Many Pandit employees told me that they did not even receive their salaries on time. ‘I have not received my salary for two months,’ said one. In Baramulla in September, after an Indian cricketer scored a century, stones were pelted at the Pandit settlement there.

The Centre-appointed interlocutor on Jammu and Kashmir, Radha Kumar, once came to visit one of the camps. The women employees met her in private and narrated their woes to her. She reportedly told them that she had taught in Jamia (Jamia Millia Islamia University) for many years and that ‘… you have to learn to ignore such unpleasant experiences [of harassment at work places].’ Some of the affected women had written to political leaders including the UPA chairperson Sonia Gandhi, requesting them to facilitate their transfer to Jammu. One such letter said—

There is a freedom deficit which all of us are experiencing daily. We have been many times communicated indirectly that our speaking out the truth will bring trouble to us. In this atmosphere many of us chose to keep our experiences to ourselves. We do not have the adequate confidence in the local administration because we are not sure of their maintaining strict confidentiality.

‘Each day we leave behind something of our identity,’ one woman said. ‘Yesterday, it was the freedom to sing the National Anthem; today it is the freedom to wear a bindi; tomorrow it could be our faith.’ She broke into sobs.

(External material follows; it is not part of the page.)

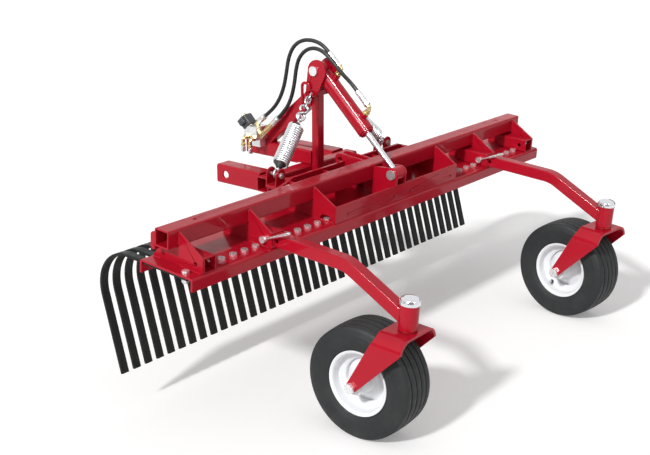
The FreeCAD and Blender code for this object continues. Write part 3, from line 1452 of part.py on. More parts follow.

They all sat close to each other, on a thin rug, and soon others begin to weep as well. The women feel relatively safe inside the camp; outside, the world has changed. It is no longer the Kashmir it once was. ‘When we became refugees in 1990, our lives became restricted to eight-by-eight feet rooms. More than twenty years later, we are still stuck,’ said another woman. Her mobile rang. Her ring tone was the Gayatri Mantra. She picked up her phone, looked at the number flashing on the screen and mumbled, ‘When I am out, I put my mobile on vibration mode.’